Fifty years after the great experience, Jim Warren, a Marshall planner in Greece, rejoiced:

We had a goal; we had fire in our bellies; we worked like hell; we had tough, disciplined thinking, and we could program, strive for, and see results.

For a short, intense period, a new American presence arrived in Europe, dedicated to finding ways to translate the successes of the American economic experience into recipes for the political salvation of others, and so turn American myth into model. Appreciative Europeans of the time spoke of "a sense of hope and confidence" these American planners brought – of "restored courage and reawakened energy" in the Old World.

In Europe the clash of imported and native models provided the energy to set the great 1950s boom going. The European Recovery Program had supplied the spark to set the chain reaction in motion. In 1957 came the Treaty of Rome, which launched the European Economic Community.

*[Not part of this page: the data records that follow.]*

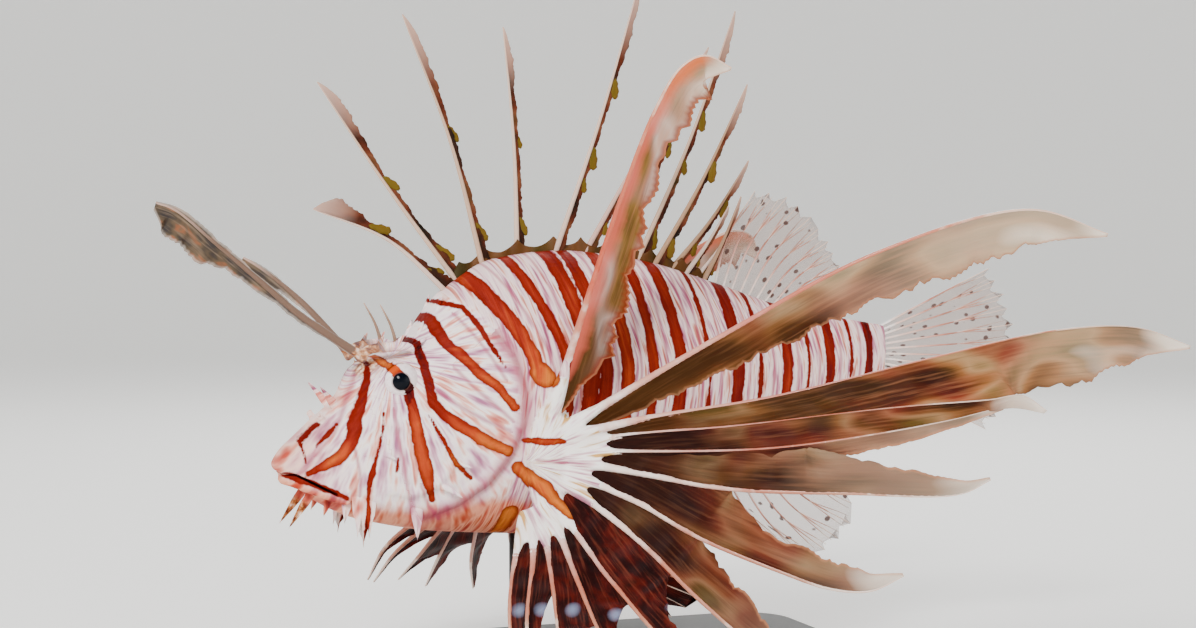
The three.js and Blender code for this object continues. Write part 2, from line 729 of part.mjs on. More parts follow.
function standBase() {
  const [halfL, halfW] = [baseLength / 2, baseWidth / 2];
  const outline = new THREE.Shape();
  outline.moveTo(-halfL + baseCorner, -halfW);
  outline.lineTo(halfL - baseCorner, -halfW);
  outline.absarc(halfL - baseCorner, -halfW + baseCorner, baseCorner, -Math.PI / 2, 0);
  outline.lineTo(halfL, halfW - baseCorner);
  outline.absarc(halfL - baseCorner, halfW - baseCorner, baseCorner, 0, Math.PI / 2);
  outline.lineTo(-halfL + baseCorner, halfW);
  outline.absarc(-halfL + baseCorner, halfW - baseCorner, baseCorner, Math.PI / 2, Math.PI);
  outline.lineTo(-halfL, -halfW + baseCorner);
  outline.absarc(-halfL + baseCorner, -halfW + baseCorner, baseCorner, Math.PI, Math.PI * 1.5);
  const options = { depth: baseThickness, bevelEnabled: false, curveSegments: 6 };
  const plate = solidFromGeometry(new THREE.ExtrudeGeometry(outline, options));
  return plate.translate([0, 0, -swimHeight]);
}

function standRod() {
  const floorLevel = baseThickness + seam - swimHeight;
  const height = along(bellyLine, rodX) + 4 - floorLevel;
  const rod = new THREE.CylinderGeometry(rodRadius, rodRadius, height, 20).rotateX(Math.PI / 2);
  return solidFromGeometry(rod)
    .translate([rodX, 0, floorLevel + height / 2])
    .subtract(clearOfBody);
}

// Materials and assembly

const finish = (color, roughness) => new THREE.MeshStandardMaterial({ color, roughness, metalness: 0 });
const skin = finish("#c98378", 0.5);
const finColour = finish("#a8694f", 0.45);
const spineColour = finish("#cdb3a2", 0.45);
const eyeColour = finish("#11131a", 0.1);
const standColour = finish("#2b2b2d", 0.4);

const fish = new THREE.Group();
fish.position.z = swimHeight;

function place(name, solid, material) {
  const { numProp, vertProperties, triVerts, numVert } = largest(solid).getMesh();
  const positions = new Float32Array(numVert * 3);
  for (let i = 0; i < numVert; i++) {
    positions.set(vertProperties.subarray(i * numProp, i * numProp + 3), i * 3);
  }
  const geometry = new THREE.BufferGeometry();
  geometry.setAttribute("position", new THREE.BufferAttribute(positions, 3));
  geometry.setIndex(new THREE.BufferAttribute(triVerts, 1));
  geometry.computeVertexNormals();
  const mesh = new THREE.Mesh(geometry, material);
  mesh.name = name;
  fish.add(mesh);
}

place("head", headSolid(), skin);
const torso = bodyLength(-64, tailCutX - seam / 2, 7, 26).subtract(clearOfHead);
place("torso", torso, skin);
place("tail_stalk", bodyLength(tailCutX + seam / 2, tailRootX, 6, 18), skin);
place("spiny_dorsal_fin", spinyDorsalFin(), spineColour);
place("soft_dorsal_fin", softDorsalFin(), finColour);
place("anal_fin", analFin(), finColour);
place("tail_fin", tailFin(), finColour);
for (const side of sides) {
  place(`eye_${side.name}`, eyeBall(side.sign, eye.radius), eyeColour);
  place(`brow_tentacle_${side.name}`, tentacle(side), finColour);
  for (const [piece, solid] of Object.entries(pectoralPieces(side))) {
    place(`pectoral_${piece}_${side.name}`, solid, finColour);
  }
  place(`pelvic_fin_${side.name}`, pelvicFin(side), finColour);
}
place("stand_base", standBase(), standColour);
place("stand_rod", standRod(), standColour);

const part = new THREE.Group();
part.add(fish);
export default part;
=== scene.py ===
"""A red lionfish, life size, hovering with its fins spread over a plain display stand.

Sizes are in millimetres until a mesh is made, and in the fish's own frame: the head points along -X,
the left side faces -Y, and the zero level is the middle of the flank, SWIM_HEIGHT above the floor.
"""
import math

import bmesh
import bpy
import numpy as np
from mathutils import Matrix, Vector


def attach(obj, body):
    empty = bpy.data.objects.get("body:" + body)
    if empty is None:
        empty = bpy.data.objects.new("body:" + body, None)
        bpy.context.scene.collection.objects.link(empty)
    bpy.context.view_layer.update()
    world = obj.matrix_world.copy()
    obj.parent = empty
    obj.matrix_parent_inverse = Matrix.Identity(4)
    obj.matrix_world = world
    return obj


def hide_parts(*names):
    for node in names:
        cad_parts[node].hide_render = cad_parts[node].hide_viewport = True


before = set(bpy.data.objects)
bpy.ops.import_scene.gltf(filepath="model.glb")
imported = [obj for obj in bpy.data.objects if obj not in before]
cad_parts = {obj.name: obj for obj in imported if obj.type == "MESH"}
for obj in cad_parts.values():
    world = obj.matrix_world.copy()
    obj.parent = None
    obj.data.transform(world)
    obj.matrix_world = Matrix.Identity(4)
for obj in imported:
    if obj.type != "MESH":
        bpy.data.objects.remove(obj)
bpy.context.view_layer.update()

# Camera, lights and backdrop. The camera is level with the fish, a little above its flank and 20
# degrees round towards its face, close enough that the near fin looks large. The backdrop is a wide
# pale bowl of matt paper, so that its floor runs up into its wall without a line.
SWIM_HEIGHT = 130.0
CAMERA_TURN, CAMERA_RISE = math.radians(-20), math.radians(2)
CAMERA_DISTANCE = 760.0
MM_PER_PIXEL, PICTURE_WIDTH = 0.36, 1196  # at that distance
SENSOR = 36.0
BOWL_FLOOR, BOWL_CURVE, BOWL_WALL = 2400.0, 1500.0, 1500.0


def metres(points):
    """Points in the fish's frame, in millimetres, as metres above the floor."""
    return (np.asarray(points, float) + (0, 0, SWIM_HEIGHT)) / 1000


def aim(thing, place, target):
    place, target = Vector(metres(place)), Vector(metres(target))
    turn = (target - place).to_track_quat("-Z", "Y")
    thing.matrix_world = Matrix.Translation(place) @ turn.to_matrix().to_4x4()


def placed(name, data):
    """A new object in the scene."""
    thing = bpy.data.objects.new(name, data)
    bpy.context.scene.collection.objects.link(thing)
    return thing


def linear(code):
    """A hex sRGB colour as the linear red, green, blue and alpha that a shader takes."""
    parts = [int(code[k:k + 2], 16) / 255 for k in (1, 3, 5)]
    return (*(c / 12.92 if c <= 0.04045 else ((c + 0.055) / 1.055) ** 2.4 for c in parts), 1.0)


def fill(tree, made, inputs):
    """Gives a node's inputs numbers, hex colours, other nodes' outputs, or a piece's marks by name."""
    for key, value in inputs.items():
        socket = made.inputs[key]
        if isinstance(value, str) and value[0] == "#":
            value = linear(value)
        elif isinstance(value, str) and socket.type != "STRING":
            mark = tree.nodes.get(value) or tree.nodes.new("ShaderNodeAttribute")
            mark.name = mark.attribute_name = value
            value = mark.outputs["Fac"]
        if isinstance(value, bpy.types.NodeSocket):
            tree.links.new(value, socket)
        else:
            socket.default_value = value


def new_finish(name):
    """A material, its node tree and its shader."""
    made = bpy.data.materials.new(name)
    made.use_nodes = True
    return made, made.node_tree, made.node_tree.nodes["Principled BSDF"]


lens_data = bpy.data.cameras.new("camera")
lens_data.sensor_width = SENSOR
lens_data.lens = SENSOR * CAMERA_DISTANCE / (PICTURE_WIDTH * MM_PER_PIXEL)
camera = placed("camera", lens_data)
away = np.array((
    math.sin(CAMERA_TURN) * math.cos(CAMERA_RISE),
    -math.cos(CAMERA_TURN) * math.cos(CAMERA_RISE),
    math.sin(CAMERA_RISE),
))
aim(camera, CAMERA_DISTANCE * away, (0, 0, 0))
bpy.context.scene.camera = camera

for name, place, size, watts in (
    ("key", (-750, -900, 850), 450, 24),
    ("fill", (900, -1000, 300), 900, 3),
    ("rim", (500, 900, 900), 700, 12),
):
    lamp_data = bpy.data.lights.new(name, "AREA")
    lamp_data.shape, lamp_data.size, lamp_data.energy = "DISK", size / 1000, watts
    aim(placed(name, lamp_data), place, (0, 0, -20))

world = bpy.data.worlds.new("studio")
world.use_nodes = True
fill(world.node_tree, world.node_tree.nodes["Background"], {"Color": "#eef1f5", "Strength": 0.5})
bpy.context.scene.world = world

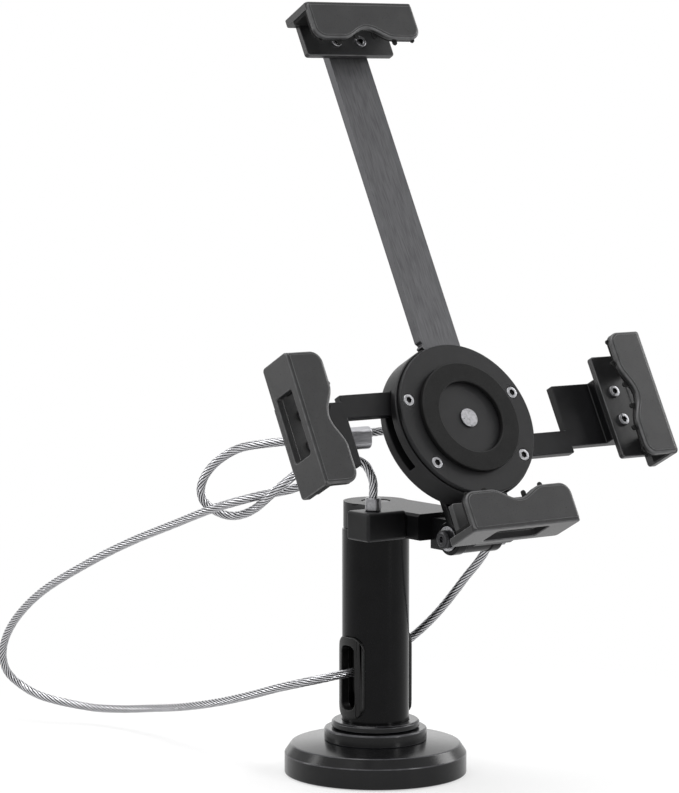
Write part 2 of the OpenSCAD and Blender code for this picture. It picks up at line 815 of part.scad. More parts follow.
module hub_housing() {
  wide = 2 * hub_r;
  color([0.13, 0.13, 0.14]) at_hub() difference() {
    translate([0, hub_back, 0]) rotate([90, 0, 0]) rotate_extrude($fn = 120) {
      square([hub_r - hub_round, hub_back - layer_a]);
      translate([0, hub_round]) square([hub_r, hub_back - layer_a - hub_round]);
      translate([hub_r - hub_round, hub_round]) circle(hub_round, $fn = 32);
    }
    box([-top_arm_w / 2 - fit, layer_a - over, -wide],
      [top_arm_w / 2 + fit, layer_b, wide]);
    box([-wide, layer_b, -lane_top - fit], [wide, hub_floor, lane_top + fit]);
    box([-top_arm_w / 2, layer_b, -wide], [top_arm_w / 2, hub_floor, 0]);
    rod(swivel_head_r + gap, layer_b, hub_floor + gap + swivel_head_h);
    rod(swivel_r + fit, layer_b, hub_back + over);
    translate([-lock_x, 0, lock_z]) rod(lock_r + fit, layer_b, hub_back + over);
    box([-catch_x0 - fit, layer_a - over, lock_z - catch_half - fit],
      [0, layer_b, lock_z + catch_half + fit]);
    for (k = [0:3]) at_cover_screw(k)
      rod(small_screw_r, layer_a - over, cover_depth + cover_screw_l);
    for (s = [-1, 1]) translate([s * jaw_screw_half, 0, -bottom_screw_z]) {
      rod(small_screw_r, hub_floor - over, hub_back + over);
      rod(small_head_r + fit, hub_back - small_head_h, hub_back + over);
    }
  }
}

bottom_screw_z = (hub_r + lane_top) / 2;

module hub_cover() {
  color([0.1, 0.1, 0.11]) at_hub() difference() {
    rod(hub_r - cover_inset, cover_depth, cover_back, 120);
    rod(axle_r, cover_depth - over, cover_back + over);
    for (k = [0:3]) at_cover_screw(k) {
      rod(small_screw_r + fit, cover_depth - over, cover_back + over);
      rod(small_head_r + fit, cover_depth - over, cover_depth + small_head_h);
    }
  }
}

module cover_screw(k) {
  color([0.7, 0.7, 0.72]) at_hub() at_cover_screw(k) difference() {
    union() {
      rod(small_head_r, cover_depth, cover_depth + small_head_h);
      rod(small_screw_r, cover_depth, cover_depth + cover_screw_l);
    }
    rod(small_screw_r, cover_depth - over, cover_depth + small_head_h * half_share, 6);
  }
}

module cover_screw_1() {
  cover_screw(0);
}

module cover_screw_2() {
  cover_screw(1);
}

module cover_screw_3() {
  cover_screw(2);
}

module cover_screw_4() {
  cover_screw(3);
}

module hub_ring_pad() {
  color([0.08, 0.08, 0.08]) at_hub() difference() {
    rod(ring_pad_out, cover_depth - ring_pad_t, cover_depth, 120);
    rod(ring_pad_in, cover_depth - ring_pad_t - over, cover_depth + over, 96);
  }
}

module pinion_axle() {
  color([0.7, 0.7, 0.72]) at_hub() union() {
    rod(axle_r, cover_depth, hub_floor);
    rod(axle_r * 2, cover_depth - washer_t, cover_depth);
  }
}

module pinion() {
  color([0.75, 0.65, 0.35]) at_hub() difference() {
    slab(arm_front, hub_floor - 2 * fit) union() {
      circle(pinion_root, $fn = 48);
      for (t = [0:pinion_teeth - 1])
        rotate(90 + 360 * t / pinion_teeth) polygon(concat([[0, 0]],
          [for (p = tooth_points) [p[0] * cos(p[1]), p[0] * sin(p[1])]]));
    }
    rod(axle_r + fit, layer_b - over, hub_floor + over);
  }
}

module arm_lock_barrel() {
  back = hub_back + lock_proud;
  color([0.75, 0.72, 0.6]) at_hub() translate([-lock_x, 0, lock_z]) difference() {
    union() {
      rod(lock_r, layer_b + gap * half_share, back);
      translate([-pin_side, 0, pin_side])
        rod(pin_r, layer_a + gap, layer_b + gap);
    }
    box([-lock_r * half_share, back - over, -pin_r * half_share],
      [lock_r * half_share, back + over, pin_r * half_share]);
  }
}

module catch_bar() {
  tip = notch_h - fit;
  color([0.7, 0.7, 0.72]) at_hub() difference() {
    slab(layer_a + fit, layer_b - 2 * fit) translate([0, lock_z]) union() {
      translate([-catch_x0, -catch_half])
        square([catch_x0 - catch_tip - tip, 2 * catch_half]);
      polygon([[-catch_tip - tip - fit, -tip - fit], [-catch_tip, 0],
        [-catch_tip - tip - fit, tip + fit]]);
    }
    box([-lock_x - pin_side - pin_r - 2 * fit, layer_a - over,
        lock_z + pin_side - pin_r - 2 * fit],
      [-lock_x - pin_side + pin_r + 2 * fit, layer_b + over,
        lock_z + pin_throw + pin_r + 2 * fit]);
  }
}

module bottom_arm() {
  far = bottom_reach - arm_inset;
  color([0.3, 0.3, 0.31]) at_hub() difference() {
    union() {
      box([-top_arm_w / 2, arm_front, -far],
        [top_arm_w / 2, hub_floor, -lane_top - gap - fit]);
      box([-top_arm_w / 2, layer_a, -far],
        [top_arm_w / 2, arm_front + over, -hub_r - arm_inset]);
    }
    for (s = [-1, 1]) {
      translate([s * jaw_screw_half, 0, -bottom_screw_z])
        rod(small_screw_r, arm_front + over, hub_floor + over);
      translate([s * jaw_screw_half, 0, -bottom_reach + jaw_screw_in])
        rod(small_screw_r, layer_a - over, hub_floor - over);
    }
  }
}

module bottom_arm_screw(s) {
  color([0.7, 0.7, 0.72]) at_hub()
    translate([s * jaw_screw_half, 0, -bottom_screw_z]) difference() {
      union() {
        rod(small_head_r, hub_back - small_head_h, hub_back);
        rod(small_screw_r, arm_front + over, hub_back);
      }
      rod(small_screw_r, hub_back - small_head_h * half_share, hub_back + over, 6);
    }
}

module bottom_arm_screw_1() {
  bottom_arm_screw(-1);
}

module bottom_arm_screw_2() {
  bottom_arm_screw(1);
}

// one jaw: an outer wall with a window, a front lip and a foot
module jaw() {
  half = jaw_l / 2;
  step = (jaw_l - lip_l) / 2;
  win_mid = foot_front - window_w / 2 - window_gap;
  color([0.24, 0.24, 0.25]) difference() {
    union() {
      box([-half, -lip_front + step, 0], [half, layer_a, jaw_wall]);
      slab(-lip_front, -lip_front + lip_t) polygon(lip_points);
      box([-lip_l / 2, -lip_front, 0], [lip_l / 2, 0, jaw_wall]);
      box([-jaw_foot_l / 2, foot_front, 0], [jaw_foot_l / 2, layer_a, jaw_foot_h]);
      for (s = [-1, 1]) scale([s, 1, 1])
        translate([half - jaw_wall, 0, 0]) rotate([90, 0, 90]) linear_extrude(jaw_wall)
          polygon([[foot_front - jaw_foot_t, jaw_wall], [layer_a, jaw_wall],
            [layer_a, jaw_wall + jaw_foot_t]]);
    }
    translate([-half - over, -lip_front, -over]) rotate([45, 0, 0])
      box([0, -step * 2, -step * 2], [jaw_l + 2 * over, 0, step * 2]);
    translate([0, win_mid, -over]) linear_extrude(jaw_wall + 2 * over)
      rounded(window_l, window_w, window_round);
    for (s = [-1, 1]) translate([s * jaw_screw_half, 0, jaw_screw_in])
      rod(small_screw_r + fit, foot_front - over, layer_a + over);
  }
}

rib_places = [-2.5, -1.5, -0.5, 0.5, 1.5, 2.5];

// rubber lining of a jaw: a skin on the wall, a skin under the lip and six ribs
module jaw_pad() {
  under = -lip_front + lip_t;
  win_mid = foot_front - window_w / 2 - window_gap;
  color([0.05, 0.05, 0.05]) union() {
    difference() {
      box([-lip_l / 2, under, jaw_wall], [lip_l / 2, foot_front - jaw_foot_t,
        jaw_wall + liner_t]);
      translate([0, win_mid, 0]) linear_extrude(jaw_wall + liner_t + over)
        rounded(window_l, window_w, window_round);
    }
    slab(under, under + lip_pad_t) intersection() {
      polygon(lip_points);
      translate([-lip_l / 2, jaw_wall]) square([lip_l, lip_h]);
    }
    for (k = rib_places) translate([k * rib_spacing, 0, 0])
      slab(under, under + lip_pad_t) {
        edge = lip_edge(abs(k * rib_spacing) + rib_w / 2);
        corner = abs(k * rib_spacing) + rib_w / 2 > lip_l / 2 - lip_round
          ? lip_round / 4 : 0;
        translate([-rib_w / 2, jaw_wall])
          square([rib_w, edge + rib_past - rib_w / 2 - jaw_wall - corner]);
        translate([0, edge + rib_past - rib_w / 2 - corner])
          circle(rib_w / 2, $fn = 24);
      }
  }
}

// screw through a jaw foot, s is the side along the jaw
module jaw_screw(s, tip) {
  color([0.7, 0.7, 0.72]) translate([s * jaw_screw_half, 0, jaw_screw_in])
    difference() {
      union() {
        rod(small_head_r, foot_front - small_head_h, foot_front);
        rod(small_screw_r, foot_front - small_head_h, tip);
      }
      rod(small_screw_r, foot_front - small_head_h - over,
        foot_front - small_head_h * half_share, 6);
    }
}

module bottom_jaw() {
  at_bottom() jaw();
}

module bottom_pad() {
  at_bottom() jaw_pad();
}

module bottom_jaw_screw_1() {
  at_bottom() jaw_screw(-1, hub_floor - over);
}

module bottom_jaw_screw_2() {
  at_bottom() jaw_screw(1, hub_floor - over);
}

module top_arm() {
  half = top_arm_w / 2;
  low = -top_travel - 2 * axle_r - arm_inset;
  reach = top_travel + axle_r + gap;
  notches = ceil((2 * top_travel + 2 * notch_spacing) / notch_spacing);
  first = lock_z - notch_spacing * floor(notches / 2);
  color([0.62, 0.63, 0.65]) at_hub() difference() {
    slab(layer_a + fit, layer_b - fit) difference() {
      translate([-half, low]) square([top_arm_w, top_reach - arm_inset - low]);
      translate([-axle_r - fit, -reach + axle_r])
        square([2 * axle_r + 2 * fit, 2 * (reach - axle_r)]);
      for (s = [-1, 1]) translate([0, s * (reach - axle_r)]) circle(axle_r + fit);
      for (k = [0:notches - 1])
        translate([-half, first + k * notch_spacing])
          polygon([[-over, -notch_h - over], [notch_h, 0], [-over, notch_h + over]]);
    }
    for (s = [-1, 1])
      translate([s * jaw_screw_half, 0, top_reach - jaw_screw_in])
        rod(small_screw_r, layer_a - over, layer_b + over);
  }
}

module top_jaw() {
  at_top() jaw();
}

module top_pad() {
  at_top() jaw_pad();
}

module top_jaw_screw_1() {
  at_top() jaw_screw(-1, layer_b - fit);
}

module top_jaw_screw_2() {
  at_top() jaw_screw(1, layer_b - fit);
}

// side arm drawn for the left side: bar with a rack, then a wide end
module side_arm() {
  step = PI * tooth_m;
  teeth = [for (k = [-8:4]) (k + half_share) * step];
  tip_half = tooth_half - tooth_shares[0] * tooth_m * tan(tooth_angle);
  root_half = tooth_half + tooth_shares[1] * tooth_m * tan(tooth_angle);
  far = side_reach - side_arm_inset;
  color([0.3, 0.3, 0.31]) difference() {
    union() {
      slab(arm_front, hub_floor - 2 * fit) {
        translate([-side_plate_start - over, rack_root])
          square([side_plate_start + side_arm_past + over, side_arm_w]);
        for (x = teeth) translate([x, 0])
          polygon([[-tip_half, rack_tip], [tip_half, rack_tip],
            [root_half, rack_root + fit], [-root_half, rack_root + fit]]);
        translate([-far, -side_plate_half])
          square([far - side_plate_start, 2 * side_plate_half]);
        polygon([[-side_plate_start, lane_top], [-side_plate_start, rack_root],
          [-side_plate_start - over, lane_top]]);
      }
      box([-far, layer_a, -side_plate_half],
        [-side_reach + jaw_foot_h, arm_front + over, side_plate_half]);
    }
    for (s = [-1, 1])
      translate([-side_reach + jaw_screw_in, 0, s * jaw_screw_half])
        rod(small_screw_r, layer_a - over, hub_floor + over);
  }
}

module left_arm() {
  at_hub() side_arm();
}

module left_jaw() {
  at_left() jaw();
}

module left_pad() {
  at_left() jaw_pad();
}

module left_jaw_screw_1() {
  at_left() jaw_screw(-1, hub_floor - 2 * fit);
}

module left_jaw_screw_2() {
  at_left() jaw_screw(1, hub_floor - 2 * fit);
}

module right_arm() {
  at_hub() rotate([0, 180, 0]) side_arm();
}

module right_jaw() {
  at_right() jaw();
}

module right_pad() {
  at_right() jaw_pad();
}

module right_jaw_screw_1() {
  at_right() jaw_screw(-1, hub_floor - 2 * fit);
}

module right_jaw_screw_2() {
  at_right() jaw_screw(1, hub_floor - 2 * fit);
}

base_pad();
base_plate();
base_cover();
lower_collar();
upper_ring();
post_tube();
post_foot_plug();
post_bolt();
post_top_plug();
left_grommet();
right_grommet();
neck_arm();
neck_bolt();
cable_lock_body();
cable_lock_barrel();
cable_plug();
cable_ferrule();
cable();
tilt_bracket();
tilt_bolt();
tilt_left_washer();
tilt_right_washer();
tilt_nut();
swivel_bolt();
swivel_washer();
swivel_nut();
hub_housing();
hub_cover();
cover_screw_1();
cover_screw_2();
cover_screw_3();
cover_screw_4();
hub_ring_pad();
pinion_axle();
pinion();
arm_lock_barrel();
catch_bar();
bottom_arm();
bottom_arm_screw_1();
bottom_arm_screw_2();
bottom_jaw();
bottom_pad();
bottom_jaw_screw_1();
bottom_jaw_screw_2();
top_arm();
top_jaw();
top_pad();
top_jaw_screw_1();
top_jaw_screw_2();
left_arm();
left_jaw();
left_pad();
left_jaw_screw_1();
left_jaw_screw_2();
right_arm();
right_jaw();
right_pad();
right_jaw_screw_1();
right_jaw_screw_2();
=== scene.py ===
# %% [markdown]
# # Looks of the security stand
# The stand clamps a flat device by its edges and ties it to a counter by a steel cable.
# Its CAD model is the fixed frame of this scene. Each cell below dresses a group of its
# pieces: it rounds the edges, gives the surfaces their finish, and replaces the plain CAD
# piece by the dressed one. The dressed pieces could also be modelled freely over the CAD,
# but copies of its solids keep every size and joint where the CAD has it. All lengths are
# in metres, in the CAD's own frame: the origin is the middle of the base's underside, Z is
# up and the open side of the jaws faces -Y.

# %% Load the frame
import json
import math

import bmesh
import bpy
import numpy as np
from mathutils import Matrix, Vector
from mathutils.geometry import tessellate_polygon
from mathutils.kdtree import KDTree

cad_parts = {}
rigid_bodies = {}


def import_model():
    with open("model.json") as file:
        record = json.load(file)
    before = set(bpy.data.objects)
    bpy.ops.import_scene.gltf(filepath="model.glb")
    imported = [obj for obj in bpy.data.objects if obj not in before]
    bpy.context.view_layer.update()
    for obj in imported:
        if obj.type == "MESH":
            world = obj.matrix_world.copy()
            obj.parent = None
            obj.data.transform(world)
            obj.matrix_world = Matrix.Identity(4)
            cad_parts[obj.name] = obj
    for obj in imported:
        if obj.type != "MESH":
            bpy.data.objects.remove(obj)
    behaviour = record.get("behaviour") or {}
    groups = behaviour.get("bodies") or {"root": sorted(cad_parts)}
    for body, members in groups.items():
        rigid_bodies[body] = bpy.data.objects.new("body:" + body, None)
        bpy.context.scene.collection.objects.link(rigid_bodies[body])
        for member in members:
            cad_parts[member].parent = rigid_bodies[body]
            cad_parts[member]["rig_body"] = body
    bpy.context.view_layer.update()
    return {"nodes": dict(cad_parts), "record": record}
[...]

Although this scheme of fledgling economic integration was far less radical than the American visionaries of 1949 had demanded, of the inheritance left by the Marshall Plan and its promises, none was more concrete. This founding document initiated Europe's peaceful economic integration, a process that continues to this day.

As for the Americans, following a wobbly emergence in World War I as an international power, they had finally developed foreign policies and a grand strategy "consonant with our new responsibilities as the greatest creditor, greatest producer, and greatest consumer of the 20th century" – as Vera Micheles Dean put it in 1950 in a book entitled Europe and the United States. They had also endowed themselves with a new national image of America as a power that could successfully blend military, political, and economic leadership on an international scale, an image destined to reappear whenever nations turned from war and misery to reach forward towards a new, more hopeful future.